Todo o interior norte e centro do país, bem como o Algarve, por se encontrarem dentro de períodos de grandes incêndios recorrentes – ou seja, há mais de uma década sem incêndios e a sofrerem as consequências da seca e de acordo com a meteorologia prevista –, são as zonas que deverão implicar uma maior prevenção operacional, assente na vigilância e na alocação de meios e recursos.

Mas os fogos acabam por ser mesmo cíclicos?

Pelo facto de um território se encontrar há mais de uma década sem arder, isso não significa propriamente que tenha de sofrer novamente com incêndios; o problema está em se, após os incêndios, a carga de combustível florestal não foi gerida ou não se criou valor florestal.

Em termos de prevenção e análise de risco, parece-lhe estar a ser feito tudo o que é possível por parte da Proteção Civil e bombeiros, sobretudo depois da tragédia de Pedrógão?

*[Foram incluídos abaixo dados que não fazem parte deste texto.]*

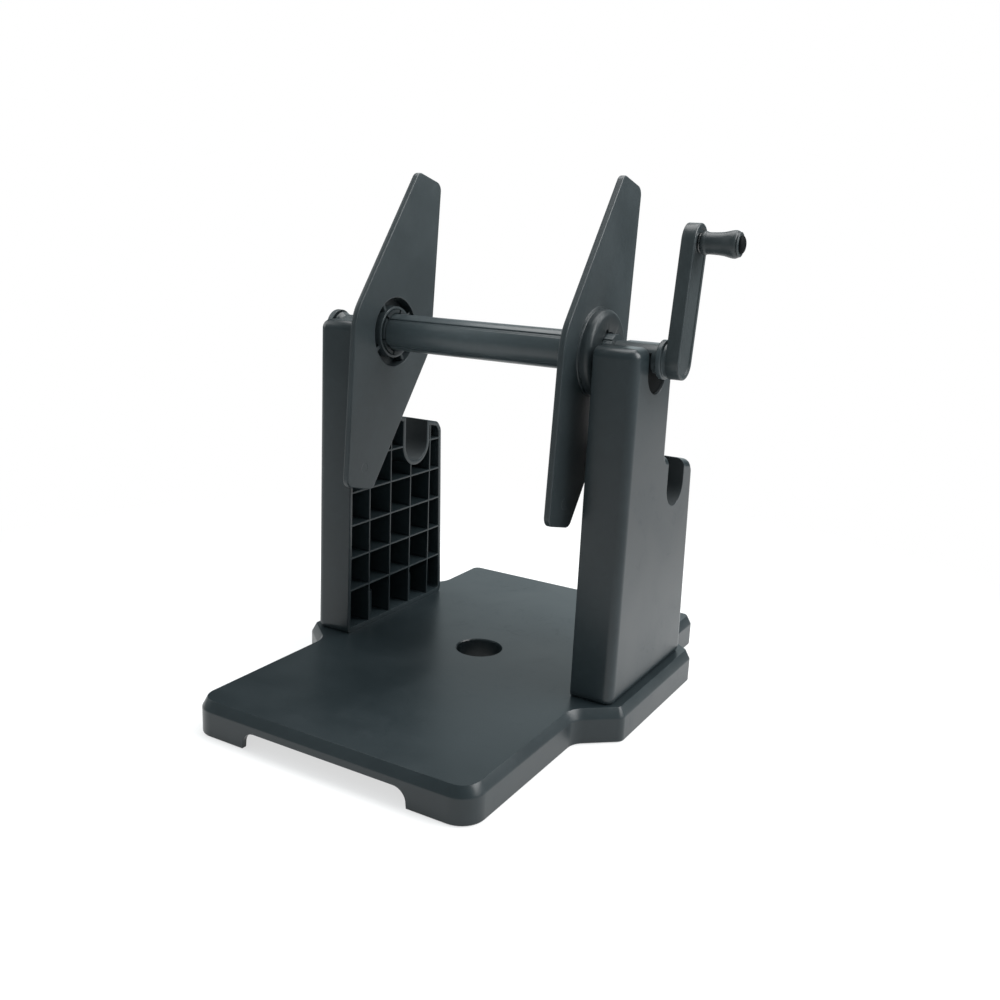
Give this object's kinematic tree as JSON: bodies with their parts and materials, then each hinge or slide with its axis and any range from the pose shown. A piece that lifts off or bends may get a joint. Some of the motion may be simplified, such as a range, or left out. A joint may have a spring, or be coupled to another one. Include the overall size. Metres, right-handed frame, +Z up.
{
  "type": "manual label rewinder",
  "caption": "Bench stand with a hand-cranked shaft between two ribbed uprights and sliding blade flanges that hold a label roll while it is rewound.",
  "frame": {"origin": "on the surface the stand rests on, in the axis of the base's round hole, straight below the roll shaft", "axes": "+X along the roll shaft towards the crank, +Y from the front of the base to its back, +Z up"},
  "size_m": [0.214, 0.2445, 0.2546],
  "materials": {
    "stand_plastic": "satin black moulded plastic",
    "flange_plastic": "satin black moulded plastic",
    "shaft_plastic": "semi-gloss black plastic tube",
    "crank_plastic": "satin black moulded plastic",
    "bush_plastic": "fine matt black plastic",
    "pad_rubber": "matt black rubber",
    "steel": "bright zinc-plated steel"
  },
  "bodies": {
    "stand": {"base_plate": "stand_plastic", "left_upright": "stand_plastic", "left_upright_head": "stand_plastic", "right_upright": "stand_plastic", "right_upright_head": "stand_plastic", "upright_screws": "steel", "front_left_pad": "pad_rubber", "front_right_pad": "pad_rubber", "back_left_pad": "pad_rubber", "back_right_pad": "pad_rubber"},
    "bearings": {"left_bush": "bush_plastic", "right_bush": "bush_plastic"},
    "roller": {"roll_shaft": "shaft_plastic", "left_journal": "shaft_plastic", "right_journal": "shaft_plastic", "crank_arm": "crank_plastic", "handle_pin": "steel", "handle_washer": "steel"},
    "handle": {"handle_knob": "crank_plastic", "knob_cap": "bush_plastic"},
    "left_side": {"left_flange": "flange_plastic", "left_collet": "bush_plastic"},
    "right_side": {"right_flange": "flange_plastic", "right_collet": "bush_plastic"}
  },
  "joints": [
    {"name": "roll_lift", "type": "slide", "parent": "stand", "child": "bearings", "axis": [0, 0, 1], "range_m": [0, 0.045]},
    {"name": "roll_spin", "type": "hinge", "parent": "bearings", "child": "roller", "pos_m": [0, 0, 0.1756], "axis": [1, 0, 0], "continuous": true},
    {"name": "handle_spin", "type": "hinge", "parent": "roller", "child": "handle", "pos_m": [0.11, 0.00749, 0.22635], "axis": [1, 0, 0], "continuous": true},
    {"name": "left_flange_slide", "type": "slide", "parent": "roller", "child": "left_side", "axis": [1, 0, 0], "range_m": [0, 0.05]},
    {"name": "right_flange_slide", "type": "slide", "parent": "roller", "child": "right_side", "axis": [-1, 0, 0], "range_m": [0, 0.05]}
  ]
}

Existe uma lacuna na prevenção operacional por falta de técnicos analistas. O atual sistema baseia–se numa resposta reativa e é necessária uma resposta proativa, com a definição de estratégias e de táticas de combate por antecipação. O papel do analista é prever o comportamento e a propagação do incêndio, avaliar e validar procedimentos, cujos resultados deverão apoiar a tomada de decisão atempada. No país existem, talvez, cerca de duas dezenas de técnicos com valências e experiência para reforçar o dispositivo de combate, alguns deles ex-elementos das equipas GAUF (Grupo de Análise e Uso do Fogo). No entanto, não tenho conhecimento de contactos para a sua integração após o grande incêndio florestal de Pedrógão Grande. É de salientar que os analistas não se fazem em cursos, mas requerem contacto e à-vontade com o fogo e o domínio de diversas temáticas, tais como meteorologia de incêndios, comportamento do fogo, uso de simuladores, etc. Contudo, é possível integrar um corpo de analistas ao sistema de combate ainda nesta campanha de incêndios.